For one, real estate will demand a more hands-on approach than stocks, bonds or even cryptocurrencies. While in theory it means that you yourself are the master of your investment’s fate, in actuality it can run up the cost of investment, especially in the short term. Remember – time is money, so every hour spent refurbishing, maintaining your property is an investment that you better make sure pays off down the road.

While it’s very important to gauge the market and do at least some initial research when purchasing stocks, bonds or cryptocurrencies, the amount of time spent will be on average much lower than with owning real estate. And maintenance costs are virtually non-existent.

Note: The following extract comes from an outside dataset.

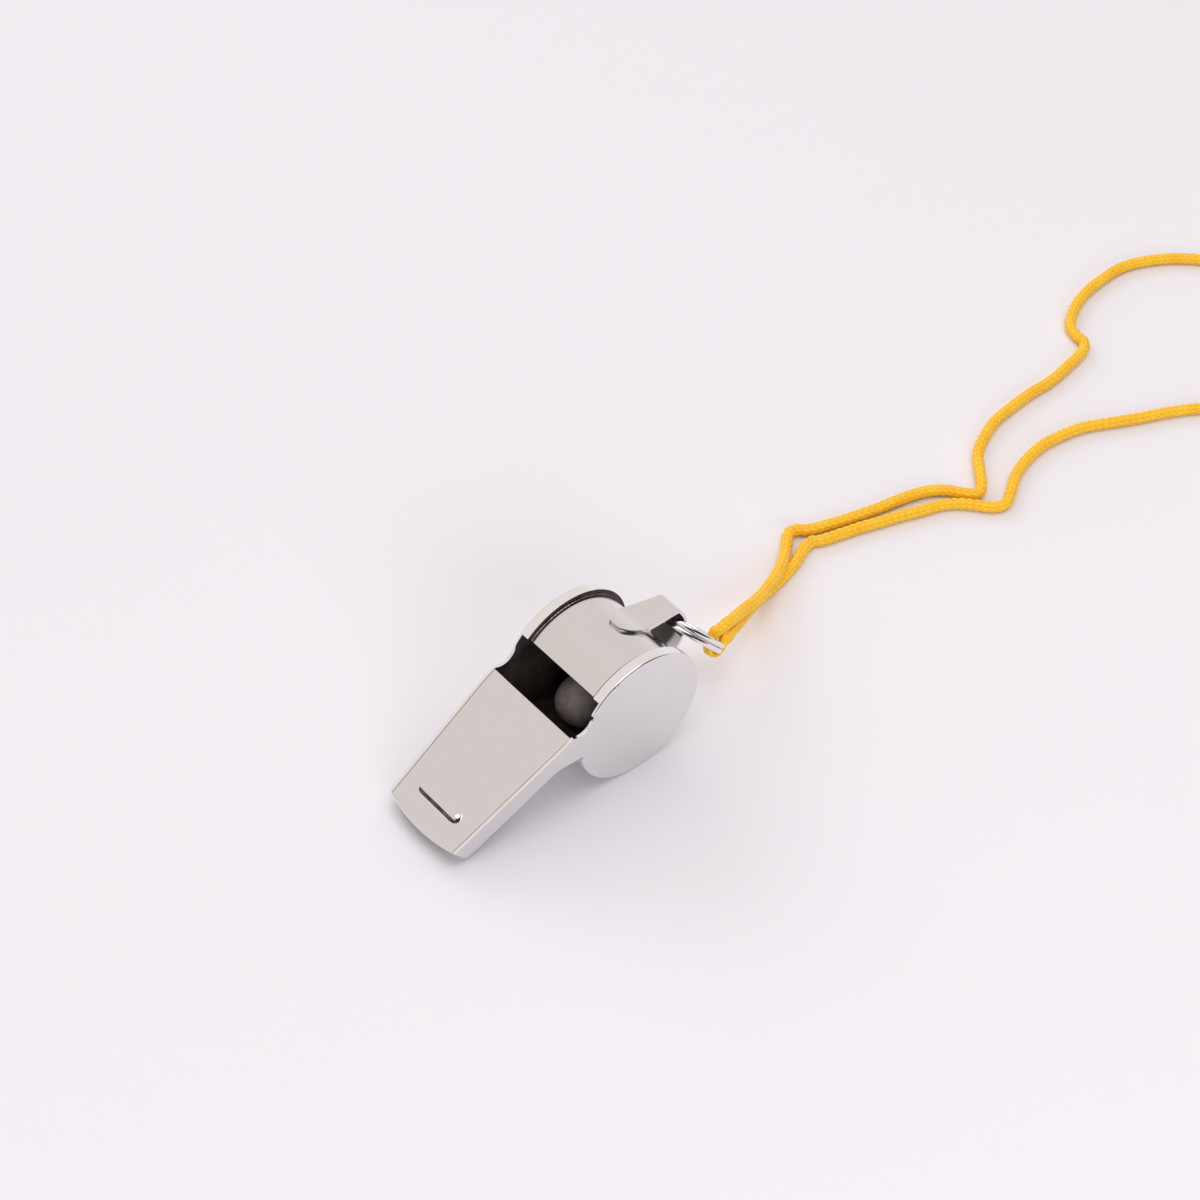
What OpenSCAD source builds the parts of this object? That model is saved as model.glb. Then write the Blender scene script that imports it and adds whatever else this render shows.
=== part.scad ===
/* [Barrel] */
// Outside radius of the barrel wall
barrel_r = 9.7; // [8.5:0.1:11]
// Thickness of the sheet metal of every shell piece
sheet = 0.45; // [0.35:0.05:0.55]
// Width over the two side plates
body_w = 17; // [15:0.5:22]
// Angle of the lip in front of the top of the barrel
lip_angle = 15; // [12:1:18]

/* [Side plates] */
// Height of the plate rim above the barrel wall
rim_h = 0.8; // [0.6:0.1:1]
// Width of the crest of the rim
rim_crest = 1.6; // [1.2:0.1:1.7]
// Radius of the fillet at the foot of the rim
rim_foot = 0.2; // [0.1:0.05:0.3]
// Radius of the rounded outer edge of the disc
disc_edge = 0.3; // [0.15:0.05:0.3]
// How far in front of the disc the lower edge of the cheek bends down to it
neck_out = 2.4; // [1.8:0.2:4]
// Angle above level, seen on the whistle, at which that edge meets the disc
neck_angle = 24; // [20:1:28]
// Radius of the dip in the plate edge beside the window
dip_r = 2.2; // [1.8:0.1:2.6]
// Height of the centre of that dip above the roof
dip_up = 1; // [0.7:0.1:1.3]
// Radius of the lower front corner of the cheek
cheek_corner = 0.7; // [0.3:0.1:1]

/* [Mouthpiece] */
// Depth of the roof below the top of the barrel
roof_drop = 0.3; // [0.1:0.1:0.6]
// Length of the window from the roof edge to the lip
window_len = 6.2; // [5.6:0.1:6.8]
// Length of the mouthpiece from its corners to the window
mouth_len = 21.8; // [16:0.2:30]
// Height of the mouthpiece over roof and floor
mouth_h = 3.1; // [2.6:0.1:3.6]
// Width of the mouthpiece at its tip
tip_w = 14.3; // [12:0.1:17]
// How far the curved tip edge stands out in front of its corners
tip_bulge = 1; // [0.6:0.1:2]
// How far the floor stops behind the roof at the tip
tip_setback = 0.5; // [0.2:0.1:1]
// Inside radius of the bend where the floor turns down into the barrel
floor_bend = 0.6; // [0.3:0.1:0.9]

/* [Bite ridges] */
// Length of the pressed ridge that the teeth hold
ridge_len = 8.4; // [6:0.2:10]
// Width of the ridge
ridge_w = 2; // [1.6:0.1:2.4]
// Height of the ridge
ridge_h = 0.5; // [0.4:0.05:0.6]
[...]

Then, as you might’ve already guessed, the liquidity of real estate is very low. If such a need arises, you may not be able to sell off your flat or house in a week or even a month. Much less in an hour. When a stock reaches a certain price, you will sell at that moment to turn a profit. With a property this process will take a much longer time and while real estate appreciation and price trends go up, this is a significant downside if you need to access your funds as quickly as possible.

Diversification is another flaw for real estate, as it is much harder to own real estate in bulk than buy ETFs. While property appreciation typically goes upward, especially long-term – sometimes things may go awry and your property value can fluctuate, stay flat or even depreciate due to reasons you have no influence upon. Considering the significant amount of investment real estate requires, not having any diversification can really hurt your portfolio.

And, finally, the amount invested compared to traditional investments will be much greater. Whether you’ll take out a mortgage or pay in cash, this investment is a set amount. While you can put off buying equity for a period, you won’t be able to put off your mortgage payments. You’ll be obliged to pay out the full amount or risk losing all of your investment.

In conclusion

Investing in real estate does have its flaws, mainly – illiquidity, high overall maintenance costs and/or high time consumption. But, if you’re willing to stick it out and take advantage of all the benefits real estate can offer you, the return will also be very high. Especially, considering how demand outweighs supply.

If you have doubts about whether you want to commit such a large investment in the first place, or want to have additional diversification – you can look into real-estate investment trusts (REITs). They’re investment trusts that allow you to invest into diversified real-estate portfolios that pay dividends on your investment. This way, you can allocate a smaller portion of your portfolio towards real estate, while still enjoying significant returns that the real estate market offers.